EKS and GKE both offer Extended Support for clusters running older Kubernetes versions. While the 6X surcharge for Extended Support may seem steep, there is a measurable and significant cost to backporting critical security patches and bug fixes in older Kubernetes versions—one that EKS and GKE take upon themselves. So, while upgrading Kubernetes clusters regularly can be painful, it is a necessary cost of adopting a vibrant, open-source-based compute orchestration system. But what happens if you fall behind and don’t upgrade your fleet, even during Extended Support?

Falling out of EKS and GKE Extended Support puts your clusters at risk of forced upgrades—an extreme, unavoidable, and disruptive event that threatens business continuity. When Extended Support ends, organizations have no choice but to rush an AWS EKS upgrade or to upgrade a GKE cluster, often leading to breakages and application failures.
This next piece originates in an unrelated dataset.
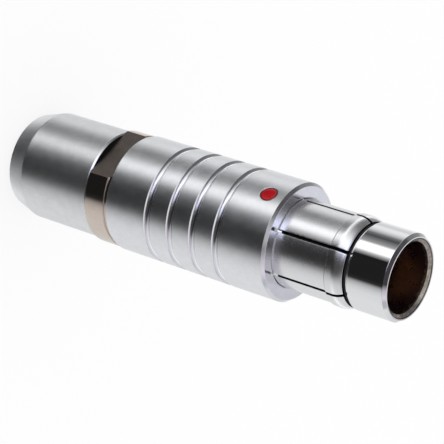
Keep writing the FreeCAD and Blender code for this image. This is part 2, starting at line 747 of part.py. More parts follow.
def make_latch_sleeve():
    """Six spring fingers with latching heads, cut into one turned tube."""
    latch = turned("latch_sleeve", [
        ("Radii.finger_bore_radius", "Place.latch_rear"),
        ("Radii.latch_radius", "Place.latch_rear"),
        ("Radii.latch_radius", "Place.head_line"),
        ("Radii.head_crest_radius", "Place.head_crest"),
        ("Radii.head_crest_radius", "Place.finger_tip - Dim.head_bevel_length"),
        ("Radii.head_tip_radius", "Place.finger_tip"),
        ("Radii.head_inner_radius", "Place.finger_tip"),
        ("Radii.head_inner_radius", "Place.head_crest"),
        ("Radii.finger_bore_radius", "Place.head_line"),
    ])
    round_edges(latch, "heads", [
        ("Radii.head_crest_radius", "Place.head_crest"),
        ("Radii.head_crest_radius", "Place.finger_tip - Dim.head_bevel_length"),
    ], "Dim.head_round")
    clear = "Radii.head_crest_radius + Dim.slot_width"
    inside = "Radii.head_inner_radius - Dim.slot_width"
    tip = "Place.finger_tip + Dim.slot_width"
    radial_slots(latch, "slot",
                 [(inside, "Place.slot_root"), (clear, "Place.slot_root"), (clear, tip), (inside, tip)],
                 "Dim.slot_width", "Dim.finger_count")
    return latch


def make_sleeve_stop_ring():
    inner = "Radii.finger_bore_radius"
    outer = "Radii.skirt_bore_radius - Dim.fixed_clearance"
    ring = turned("sleeve_stop_ring", [
        (inner, "Place.stop_ring_rear"),
        (outer, "Place.stop_ring_rear"),
        (outer, "Place.stop_ring_front"),
        (inner, "Place.stop_ring_front"),
    ])
    middle = "(Radii.finger_bore_radius + Radii.neck_radius) / 2"
    clear = "Radii.neck_radius + Dim.key_slot_depth"
    below = "Place.stop_ring_rear - Dim.key_slot_depth"
    floor = "Place.stop_ring_rear + Dim.stop_ring_length / 2"
    radial_slots(ring, "key_slot", [(middle, below), (clear, below), (clear, floor), (middle, floor)],
                 "Dim.key_slot_width", "2")
    return ring


pieces = [
    make_nose_shell(),
    make_nose_seal_ring(),
    make_front_insulator(),
    make_shield_contact(),
    make_centre_insulator(),
    make_centre_contact(),
    make_rear_insulator(),
    make_spacer_tube(),
    make_insert_lock_ring(),
    make_clamp_body(),
    make_screen_clamp_ring(),
    make_screen_cone(),
    make_gland_ring("front_thrust_washer", "Place.cable_seal_front", "Place.screen_cone_rear"),
    make_gland_ring("cable_seal", "Place.cable_seal_rear", "Place.cable_seal_front"),
    make_gland_ring("rear_thrust_washer", "Place.collet_front", "Place.cable_seal_rear"),
    make_cable_collet(),
    make_back_nut(),
    make_grip_sleeve(),
    make_latch_sleeve(),
    make_sleeve_stop_ring(),
    make_index_dot(),
]
doc.recompute()


# Every object has to be sound before anything is written

for thing in doc.Objects:
    if "Invalid" in thing.State or "Error" in thing.State:
        raise RuntimeError("failed object " + thing.Label)
for piece in pieces:
    if piece.Shape.isNull() or not piece.Shape.isValid():
        raise RuntimeError("bad shape " + piece.Label)

os.makedirs("parts", exist_ok=True)
for piece in pieces:
    piece.Shape.exportStep("parts/" + piece.Label + ".step")
    box = piece.Shape.BoundBox
    print("%-22s solids %d  volume %9.3f  z %7.3f to %7.3f"
          % (piece.Label, len(piece.Shape.Solids), piece.Shape.Volume, box.ZMin, box.ZMax))
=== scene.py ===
"""Looks for the circular connector: turned pieces, finishes, studio light and camera.

The plug stands on its cable end. Lengths are in millimetres until a mesh is made, and
heights are above the rear face, as in the CAD frame.
"""

import json
import math

import bmesh
import bpy
from mathutils import Matrix, Vector


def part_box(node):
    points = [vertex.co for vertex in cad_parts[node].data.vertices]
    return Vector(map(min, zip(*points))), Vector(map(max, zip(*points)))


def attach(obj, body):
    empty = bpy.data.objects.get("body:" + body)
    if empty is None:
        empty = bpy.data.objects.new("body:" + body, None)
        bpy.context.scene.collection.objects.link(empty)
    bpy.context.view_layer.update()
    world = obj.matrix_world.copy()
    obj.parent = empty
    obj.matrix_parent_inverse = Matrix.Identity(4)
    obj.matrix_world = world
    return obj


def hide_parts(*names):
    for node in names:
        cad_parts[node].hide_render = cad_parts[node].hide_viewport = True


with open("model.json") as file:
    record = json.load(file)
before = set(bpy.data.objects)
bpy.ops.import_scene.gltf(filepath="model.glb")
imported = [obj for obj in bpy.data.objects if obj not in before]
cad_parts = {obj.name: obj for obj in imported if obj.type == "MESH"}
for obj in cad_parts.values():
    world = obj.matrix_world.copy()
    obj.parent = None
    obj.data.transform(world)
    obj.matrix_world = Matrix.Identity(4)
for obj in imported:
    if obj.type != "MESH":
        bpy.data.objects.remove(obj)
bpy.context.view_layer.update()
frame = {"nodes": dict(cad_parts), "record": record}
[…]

While some enterprises have bought time by paying up to 6X in Extended Support fees for EKS and GKE, this only postpones the inevitable. The longer they wait, the harder the upgrade becomes. Kubernetes upgrades don’t have to be this painful, but without planning, forced upgrades will become a reality.

Forced Upgrades Disrupt the Entire System

When enterprises delay upgrades for too long, they reach a point where even the EKS Extended Support or GKE Extended Support expires, leaving them with no option but to upgrade under pressure. These last-minute upgrades are untested, rushed, and highly disruptive. Organizations without a rollback plan often find themselves firefighting for weeks as they attempt to fix broken workloads. This could result in lost productivity, customer dissatisfaction, and substantial revenue losses.

Hidden Dependencies Wreak Havoc

The core problem with Kubernetes upgrades isn’t the control plane—it’s the vast network of addon dependencies. Enterprises run hundreds of addons, each with its own upgrade schedule, compatibility requirements, and hidden dependencies. Since many of these dependencies are undocumented, even a minor update can create a cascading failure across the system. Without proper tools to track dependencies, any GKE or EKS cluster upgrade is an unsafe operation, leaving teams scrambling to debug failures that should have been anticipated.

Note: Concerned about forced upgrades? Chkk can help you avoid them.

Addons Stop Working Without Warning

Kubernetes clusters rely on third-party Addons such as Istio, CNI plugins, monitoring tools, and ingress controllers. These Addons often break during upgrades due to version mismatches, but enterprises don’t realize it until development environments start failing. Because Addon compatibility isn’t standardized, teams must manually verify and test each Addon, further delaying the EKS upgrade or the GKE upgrade process. The inability to confidently upgrade Addons forces many organizations to delay Kubernetes upgrades indefinitely—until an impending forced upgrade leaves no other option.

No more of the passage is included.